# Provided records:
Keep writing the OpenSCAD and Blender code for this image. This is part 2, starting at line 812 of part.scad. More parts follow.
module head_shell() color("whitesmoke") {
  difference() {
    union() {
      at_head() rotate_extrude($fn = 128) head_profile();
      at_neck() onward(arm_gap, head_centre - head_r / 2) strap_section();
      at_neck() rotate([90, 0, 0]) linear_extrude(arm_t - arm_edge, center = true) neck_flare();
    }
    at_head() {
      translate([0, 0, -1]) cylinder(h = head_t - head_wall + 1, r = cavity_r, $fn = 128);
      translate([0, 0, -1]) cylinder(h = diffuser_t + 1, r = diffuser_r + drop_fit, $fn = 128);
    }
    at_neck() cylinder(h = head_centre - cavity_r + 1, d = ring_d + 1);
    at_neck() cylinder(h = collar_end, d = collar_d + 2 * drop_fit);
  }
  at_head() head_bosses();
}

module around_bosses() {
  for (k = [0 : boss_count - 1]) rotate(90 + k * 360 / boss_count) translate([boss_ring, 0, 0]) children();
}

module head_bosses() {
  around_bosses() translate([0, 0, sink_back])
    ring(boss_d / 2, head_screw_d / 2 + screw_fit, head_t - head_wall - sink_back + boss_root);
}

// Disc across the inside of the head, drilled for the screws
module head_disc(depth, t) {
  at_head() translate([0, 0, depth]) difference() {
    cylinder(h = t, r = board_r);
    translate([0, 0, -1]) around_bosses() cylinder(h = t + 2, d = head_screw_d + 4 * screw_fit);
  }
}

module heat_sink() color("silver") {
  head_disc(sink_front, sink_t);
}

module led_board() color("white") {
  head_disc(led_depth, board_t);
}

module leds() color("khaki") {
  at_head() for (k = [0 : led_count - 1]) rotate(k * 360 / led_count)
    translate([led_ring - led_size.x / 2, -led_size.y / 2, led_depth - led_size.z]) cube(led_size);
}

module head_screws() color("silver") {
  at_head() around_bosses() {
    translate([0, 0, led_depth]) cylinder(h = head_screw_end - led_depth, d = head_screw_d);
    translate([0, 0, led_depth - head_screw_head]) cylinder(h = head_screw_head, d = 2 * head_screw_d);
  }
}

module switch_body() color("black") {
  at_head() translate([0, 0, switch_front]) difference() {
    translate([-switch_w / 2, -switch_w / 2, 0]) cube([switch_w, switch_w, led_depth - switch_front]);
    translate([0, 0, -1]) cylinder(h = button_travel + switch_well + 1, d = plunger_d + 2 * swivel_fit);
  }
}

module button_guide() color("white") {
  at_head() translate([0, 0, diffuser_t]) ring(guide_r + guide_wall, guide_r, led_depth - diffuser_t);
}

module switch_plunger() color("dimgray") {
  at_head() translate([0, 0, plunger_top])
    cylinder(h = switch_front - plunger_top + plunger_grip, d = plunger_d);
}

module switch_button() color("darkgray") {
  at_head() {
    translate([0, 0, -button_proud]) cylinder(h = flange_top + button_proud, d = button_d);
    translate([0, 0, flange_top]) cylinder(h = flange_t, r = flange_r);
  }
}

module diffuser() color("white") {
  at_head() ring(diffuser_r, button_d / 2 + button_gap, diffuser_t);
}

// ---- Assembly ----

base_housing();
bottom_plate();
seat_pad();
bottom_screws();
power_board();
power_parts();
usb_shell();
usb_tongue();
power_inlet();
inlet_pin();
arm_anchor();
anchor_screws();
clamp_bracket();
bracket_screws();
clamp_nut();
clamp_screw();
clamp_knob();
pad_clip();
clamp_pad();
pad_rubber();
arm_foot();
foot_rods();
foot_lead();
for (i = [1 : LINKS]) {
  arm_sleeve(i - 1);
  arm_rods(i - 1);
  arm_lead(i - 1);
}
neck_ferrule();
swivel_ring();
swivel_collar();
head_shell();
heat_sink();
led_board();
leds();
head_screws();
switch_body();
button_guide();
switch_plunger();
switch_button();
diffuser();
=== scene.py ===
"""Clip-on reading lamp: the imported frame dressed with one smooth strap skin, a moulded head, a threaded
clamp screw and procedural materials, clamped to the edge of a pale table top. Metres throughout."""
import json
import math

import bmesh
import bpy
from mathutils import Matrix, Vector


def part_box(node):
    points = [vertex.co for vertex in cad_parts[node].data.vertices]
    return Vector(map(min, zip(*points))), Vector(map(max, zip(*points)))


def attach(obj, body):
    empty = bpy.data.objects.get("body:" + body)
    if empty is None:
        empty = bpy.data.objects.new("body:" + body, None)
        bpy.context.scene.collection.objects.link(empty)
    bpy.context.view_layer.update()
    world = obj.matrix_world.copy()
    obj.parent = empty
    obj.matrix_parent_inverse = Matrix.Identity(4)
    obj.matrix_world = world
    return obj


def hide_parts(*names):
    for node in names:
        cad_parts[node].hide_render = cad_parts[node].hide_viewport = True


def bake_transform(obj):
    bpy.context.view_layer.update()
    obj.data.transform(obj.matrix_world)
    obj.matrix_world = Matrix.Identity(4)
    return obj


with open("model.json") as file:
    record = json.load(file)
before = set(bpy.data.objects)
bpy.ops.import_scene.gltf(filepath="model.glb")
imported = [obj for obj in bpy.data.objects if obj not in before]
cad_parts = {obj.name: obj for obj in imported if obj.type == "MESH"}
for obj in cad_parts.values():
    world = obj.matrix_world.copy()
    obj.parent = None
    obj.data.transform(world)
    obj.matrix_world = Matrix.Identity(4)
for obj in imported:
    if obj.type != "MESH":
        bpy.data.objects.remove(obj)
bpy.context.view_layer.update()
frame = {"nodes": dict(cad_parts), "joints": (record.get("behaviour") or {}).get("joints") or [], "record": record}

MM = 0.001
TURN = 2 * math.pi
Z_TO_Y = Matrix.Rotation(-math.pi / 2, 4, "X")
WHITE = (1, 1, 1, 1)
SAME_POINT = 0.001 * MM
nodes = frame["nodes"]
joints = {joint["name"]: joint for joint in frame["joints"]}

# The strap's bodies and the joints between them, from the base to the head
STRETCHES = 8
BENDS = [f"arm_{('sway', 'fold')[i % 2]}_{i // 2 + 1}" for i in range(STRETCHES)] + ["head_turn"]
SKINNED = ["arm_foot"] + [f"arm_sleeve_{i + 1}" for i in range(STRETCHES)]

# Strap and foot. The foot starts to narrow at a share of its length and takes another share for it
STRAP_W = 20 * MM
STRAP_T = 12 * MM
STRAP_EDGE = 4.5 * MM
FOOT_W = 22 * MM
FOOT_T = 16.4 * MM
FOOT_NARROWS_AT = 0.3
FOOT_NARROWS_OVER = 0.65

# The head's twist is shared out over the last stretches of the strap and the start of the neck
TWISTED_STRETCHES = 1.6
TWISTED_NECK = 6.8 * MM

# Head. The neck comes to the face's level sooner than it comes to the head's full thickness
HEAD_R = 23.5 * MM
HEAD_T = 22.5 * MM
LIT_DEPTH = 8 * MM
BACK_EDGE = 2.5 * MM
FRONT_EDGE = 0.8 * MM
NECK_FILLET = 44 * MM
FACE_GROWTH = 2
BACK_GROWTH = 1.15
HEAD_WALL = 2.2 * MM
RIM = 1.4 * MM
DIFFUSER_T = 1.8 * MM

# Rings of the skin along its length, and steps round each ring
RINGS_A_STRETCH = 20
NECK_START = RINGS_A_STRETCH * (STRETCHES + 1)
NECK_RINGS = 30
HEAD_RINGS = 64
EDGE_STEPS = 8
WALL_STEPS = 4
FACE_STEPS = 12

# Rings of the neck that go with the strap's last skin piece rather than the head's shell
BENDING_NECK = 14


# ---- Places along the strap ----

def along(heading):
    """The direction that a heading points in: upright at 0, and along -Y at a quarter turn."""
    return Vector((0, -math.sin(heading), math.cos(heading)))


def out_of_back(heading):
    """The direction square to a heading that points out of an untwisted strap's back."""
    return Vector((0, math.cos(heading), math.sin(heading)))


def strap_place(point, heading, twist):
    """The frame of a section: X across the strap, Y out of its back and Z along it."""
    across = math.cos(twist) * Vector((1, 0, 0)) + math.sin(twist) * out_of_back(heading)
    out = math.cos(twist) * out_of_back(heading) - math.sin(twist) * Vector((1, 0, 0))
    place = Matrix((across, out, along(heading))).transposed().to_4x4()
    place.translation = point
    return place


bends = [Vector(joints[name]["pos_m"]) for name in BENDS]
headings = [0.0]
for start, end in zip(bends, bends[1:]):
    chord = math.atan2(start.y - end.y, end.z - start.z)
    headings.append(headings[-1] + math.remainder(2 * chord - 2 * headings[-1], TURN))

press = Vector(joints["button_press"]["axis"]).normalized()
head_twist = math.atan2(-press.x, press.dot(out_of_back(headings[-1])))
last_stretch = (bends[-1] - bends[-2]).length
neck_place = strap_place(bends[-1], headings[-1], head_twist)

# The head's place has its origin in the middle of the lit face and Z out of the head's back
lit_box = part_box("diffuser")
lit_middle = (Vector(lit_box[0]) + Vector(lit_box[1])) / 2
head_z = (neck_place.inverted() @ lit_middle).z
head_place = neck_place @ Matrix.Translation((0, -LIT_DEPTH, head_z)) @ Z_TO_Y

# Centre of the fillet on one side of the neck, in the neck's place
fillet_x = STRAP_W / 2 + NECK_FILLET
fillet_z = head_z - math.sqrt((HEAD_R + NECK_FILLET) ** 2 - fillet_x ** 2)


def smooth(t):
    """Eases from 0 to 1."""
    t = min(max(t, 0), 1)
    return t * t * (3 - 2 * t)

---

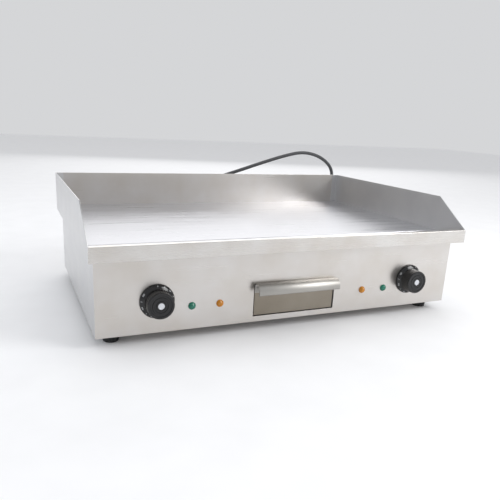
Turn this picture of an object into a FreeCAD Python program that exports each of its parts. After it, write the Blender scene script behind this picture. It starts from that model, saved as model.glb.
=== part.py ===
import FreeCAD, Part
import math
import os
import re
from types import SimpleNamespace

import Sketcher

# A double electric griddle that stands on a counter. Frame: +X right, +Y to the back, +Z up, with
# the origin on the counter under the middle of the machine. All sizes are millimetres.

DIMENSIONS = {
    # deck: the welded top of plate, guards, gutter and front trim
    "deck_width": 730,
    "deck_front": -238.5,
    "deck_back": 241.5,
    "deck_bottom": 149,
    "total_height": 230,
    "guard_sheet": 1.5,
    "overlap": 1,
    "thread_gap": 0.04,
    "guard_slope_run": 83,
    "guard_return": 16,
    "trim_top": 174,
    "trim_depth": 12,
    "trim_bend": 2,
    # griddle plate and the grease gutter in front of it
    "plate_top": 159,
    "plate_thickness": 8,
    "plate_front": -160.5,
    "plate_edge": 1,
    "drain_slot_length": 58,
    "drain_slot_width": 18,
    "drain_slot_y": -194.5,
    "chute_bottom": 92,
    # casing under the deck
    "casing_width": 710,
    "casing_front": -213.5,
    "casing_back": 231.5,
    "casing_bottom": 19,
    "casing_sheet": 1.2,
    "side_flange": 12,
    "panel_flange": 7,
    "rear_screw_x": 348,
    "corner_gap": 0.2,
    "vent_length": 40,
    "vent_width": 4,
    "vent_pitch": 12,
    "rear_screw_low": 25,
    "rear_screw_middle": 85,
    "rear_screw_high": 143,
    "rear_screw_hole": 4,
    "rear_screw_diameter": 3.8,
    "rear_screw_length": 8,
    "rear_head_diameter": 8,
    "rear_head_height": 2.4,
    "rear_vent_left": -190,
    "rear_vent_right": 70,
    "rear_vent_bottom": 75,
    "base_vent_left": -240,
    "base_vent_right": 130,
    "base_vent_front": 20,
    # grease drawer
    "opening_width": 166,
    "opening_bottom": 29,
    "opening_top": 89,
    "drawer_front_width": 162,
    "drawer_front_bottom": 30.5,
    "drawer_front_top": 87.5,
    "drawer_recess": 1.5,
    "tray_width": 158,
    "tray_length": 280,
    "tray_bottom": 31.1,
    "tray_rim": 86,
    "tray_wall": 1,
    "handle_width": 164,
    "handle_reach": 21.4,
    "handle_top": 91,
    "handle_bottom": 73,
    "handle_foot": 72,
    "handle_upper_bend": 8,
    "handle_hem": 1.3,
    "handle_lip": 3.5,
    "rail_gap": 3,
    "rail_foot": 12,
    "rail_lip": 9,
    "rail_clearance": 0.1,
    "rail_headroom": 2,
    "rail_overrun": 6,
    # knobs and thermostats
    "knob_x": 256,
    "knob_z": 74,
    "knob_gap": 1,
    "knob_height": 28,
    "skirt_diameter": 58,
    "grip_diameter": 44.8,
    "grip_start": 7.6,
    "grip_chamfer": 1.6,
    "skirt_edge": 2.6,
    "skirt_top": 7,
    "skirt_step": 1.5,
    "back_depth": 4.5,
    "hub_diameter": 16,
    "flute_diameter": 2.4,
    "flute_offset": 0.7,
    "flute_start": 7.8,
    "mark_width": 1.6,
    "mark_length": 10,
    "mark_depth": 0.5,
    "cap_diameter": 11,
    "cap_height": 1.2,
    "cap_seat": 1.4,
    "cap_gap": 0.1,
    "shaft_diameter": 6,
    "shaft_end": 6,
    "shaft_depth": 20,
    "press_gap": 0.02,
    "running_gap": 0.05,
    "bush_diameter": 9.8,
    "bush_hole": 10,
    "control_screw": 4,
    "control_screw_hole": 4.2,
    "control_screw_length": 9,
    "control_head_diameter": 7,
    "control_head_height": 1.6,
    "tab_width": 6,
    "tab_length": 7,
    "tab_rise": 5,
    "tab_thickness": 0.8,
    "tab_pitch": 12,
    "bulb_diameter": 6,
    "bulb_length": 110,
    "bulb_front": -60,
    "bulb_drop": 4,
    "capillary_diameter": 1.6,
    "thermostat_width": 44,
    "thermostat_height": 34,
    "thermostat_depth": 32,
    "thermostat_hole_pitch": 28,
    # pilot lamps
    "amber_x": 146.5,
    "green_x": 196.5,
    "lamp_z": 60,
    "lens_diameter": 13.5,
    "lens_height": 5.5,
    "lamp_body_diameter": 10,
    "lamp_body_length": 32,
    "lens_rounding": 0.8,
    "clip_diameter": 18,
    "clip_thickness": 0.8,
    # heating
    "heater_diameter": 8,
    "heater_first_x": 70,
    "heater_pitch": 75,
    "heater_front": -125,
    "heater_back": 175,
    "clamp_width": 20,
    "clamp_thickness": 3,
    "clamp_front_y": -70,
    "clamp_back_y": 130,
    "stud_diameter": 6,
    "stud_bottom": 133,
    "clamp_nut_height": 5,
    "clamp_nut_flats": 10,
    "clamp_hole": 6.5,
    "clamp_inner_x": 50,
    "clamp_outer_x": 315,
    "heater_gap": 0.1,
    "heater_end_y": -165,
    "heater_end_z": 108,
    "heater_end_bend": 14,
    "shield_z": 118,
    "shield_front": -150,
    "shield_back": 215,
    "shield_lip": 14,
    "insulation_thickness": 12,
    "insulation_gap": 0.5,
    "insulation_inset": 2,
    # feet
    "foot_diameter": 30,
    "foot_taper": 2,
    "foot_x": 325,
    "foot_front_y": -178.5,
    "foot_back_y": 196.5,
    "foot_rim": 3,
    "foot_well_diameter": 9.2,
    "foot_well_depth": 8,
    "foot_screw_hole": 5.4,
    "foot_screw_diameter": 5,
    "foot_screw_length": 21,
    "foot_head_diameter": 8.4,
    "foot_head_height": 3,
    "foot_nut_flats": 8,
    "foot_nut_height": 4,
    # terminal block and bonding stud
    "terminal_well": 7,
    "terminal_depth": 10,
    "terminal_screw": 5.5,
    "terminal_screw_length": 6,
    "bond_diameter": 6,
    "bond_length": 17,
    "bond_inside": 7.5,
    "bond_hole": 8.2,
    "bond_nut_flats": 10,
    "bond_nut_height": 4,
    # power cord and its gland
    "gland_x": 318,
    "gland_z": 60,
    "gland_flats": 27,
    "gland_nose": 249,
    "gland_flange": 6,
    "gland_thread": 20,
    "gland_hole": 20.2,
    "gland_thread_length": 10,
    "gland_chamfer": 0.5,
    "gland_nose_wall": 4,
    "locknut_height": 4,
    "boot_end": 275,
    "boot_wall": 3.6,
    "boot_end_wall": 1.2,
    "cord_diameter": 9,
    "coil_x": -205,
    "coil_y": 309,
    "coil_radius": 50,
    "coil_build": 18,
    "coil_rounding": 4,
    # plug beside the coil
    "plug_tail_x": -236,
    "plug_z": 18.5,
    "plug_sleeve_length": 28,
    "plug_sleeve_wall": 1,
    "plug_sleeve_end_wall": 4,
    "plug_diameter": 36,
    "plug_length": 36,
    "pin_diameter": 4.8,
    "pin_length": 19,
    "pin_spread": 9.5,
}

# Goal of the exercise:
Transcribe nothing but the lines from the line with "Turn this picture" through the line with "# the origin", reproducing each exactly.

# Result for this exercise:
Turn this picture of an object into a FreeCAD Python program that exports each of its parts. After it, write the Blender scene script behind this picture. It starts from that model, saved as model.glb.
=== part.py ===
import FreeCAD, Part
import math
import os
import re
from types import SimpleNamespace

import Sketcher

# A double electric griddle that stands on a counter. Frame: +X right, +Y to the back, +Z up, with
# the origin on the counter under the middle of the machine. All sizes are millimetres.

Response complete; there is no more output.